The Repo Market (Repurchase Agreements)
These are transaction in which two parties agree to sell and repurchase the same security. Under such an agreement the seller sells specified securities with an agreement to repurchase the same at a mutually decided future date and price. Similarly, the buyer purchases the securities with an agreement to resell the same to the seller on an agreed date in future at a predetermined price. Such a transaction in called Repo when viewed from the perspective of the buyer of securities that is the party acquiring fund. It is called Reverse Repo when viewed from the perspective of supplier of funds.

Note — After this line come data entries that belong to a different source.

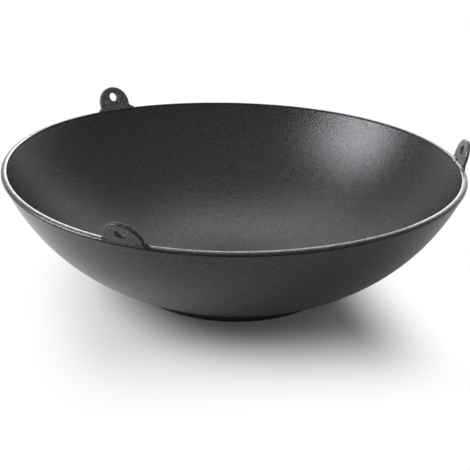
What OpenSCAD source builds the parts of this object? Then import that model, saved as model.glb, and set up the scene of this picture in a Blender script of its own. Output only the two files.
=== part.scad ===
// A cast iron wok for hanging over a fire, poured as one piece.
// Round bowl with a thin lip, rounded outside, a low solid foot to stand on,
// and three pierced lugs on the lip for a hanging chain.
// Millimetres. The bowl's axis is Z and the foot stands on Z = 0.

/* [Bowl] */

// Outside diameter over the lip
rim_d = 380; // [350:2:410]
// Height of the lip's top above the table
rim_h = 104; // [94:1:118]
// How far the wall bows out past a straight line from foot to lip, seen in section
wall_bow = 15.5; // [12:0.1:16.5]
// Thickness of the floor at its middle
floor_t = 5; // [4:0.2:8]

/* [Lip] */

// Width of the lip's top, from inside to outside
lip_w = 4.6; // [4.2:0.1:6]
// Height of the band that the lip makes on the outside
lip_h = 3; // [2.6:0.1:4]
// How far the lip stands out past the wall under it
lip_step = 0.8; // [0.2:0.1:1.5]
// Rounding of the lip's inner top corner, which stays crisp
lip_in_round = 0.4; // [0.2:0.1:0.6]
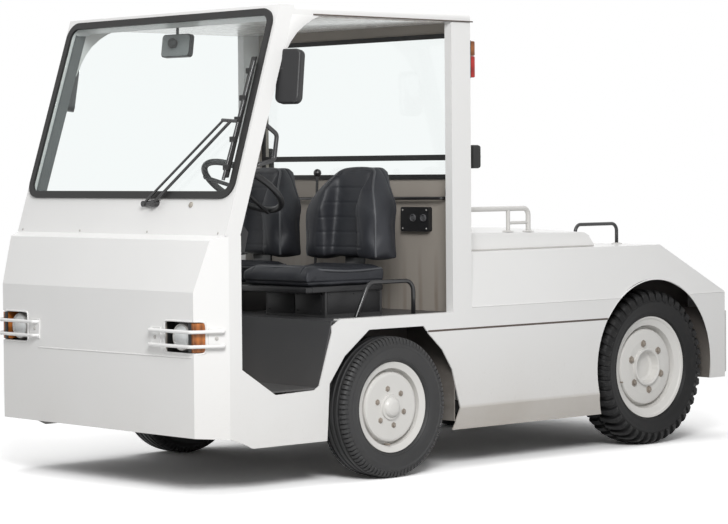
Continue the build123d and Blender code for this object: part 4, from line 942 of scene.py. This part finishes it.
# Roof gussets and ceiling
# The windscreen posts run into the roof's side rails in a broad curve. A ribbed beige board, brightened as painted
# light and with painted shade in its grooves, lines the roof, and a thin grey strip lies on the insides of the posts.
GUSSET = (
    (-1.171, 1.655), (-1.154, 1.686), (-1.138, 1.717), (-1.117, 1.749), (-1.085, 1.785), (-1.043, 1.817),
    (-1.000, 1.841), (-0.950, 1.8595), (-1.108, 1.8595),
)
POST_GREY_STRIP = ((-1.441, 1.012), (-1.388, 1.012), (-1.112, 1.857), (-1.166, 1.857))
# A thin dark grey strip lies on the inside front of each post
post_grey = grained("post_grey", (0.11, 0.12, 0.12), 0.5, 300, 0.0003)
for side, word in SIDES:
    gusset = pushed([(side * 0.652, y, z) for y, z in GUSSET], (side * 0.038, 0, 0))
    complete(bevelled(gusset, 0.002), f"{word}_roof_gusset", body_paint, "chassis", 30)
    grey_strip = pushed([(side * 0.6478, y, z) for y, z in POST_GREY_STRIP], (-side * 0.003, 0, 0))
    complete(bevelled(grey_strip, 0.001, 1), f"{word}_post_grey_strip", post_grey, "chassis")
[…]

Unorganised Sector of Money Market
The economy on one hand performs through organised sector and on other hand in rural areas there is continuance of unorganised, informal and indigenous sector. The unorganised money market mostly finances short-term financial needs of farmers and small businessmen. The main constituents of unorganised money market are:-
Indigenous Bankers (IBs)
Indigenous bankers are individuals or private firms who receive deposits and give loans and thereby operate as banks. IBs accept deposits as well as lend money. They mostly operate in urban areas, especially in western and southern regions of the country. The volume of their credit operations is however not known. Further their lending operations are completely unsupervised and unregulated. Over the years, the significance of IBs has declined due to growing organised banking sector.
Money Lenders (MLs)
They are those whose primary business is money lending. Money lending in India is very popular both in urban and rural areas. Interest rates are generally high. Large amount of loans are given for unproductive purposes. The operations of money lenders are prompt, informal and flexible. The borrowers are mostly poor farmers, artisans, petty traders and manual workers. Over the years the role of money lenders has declined due to the growing importance of organised banking sector.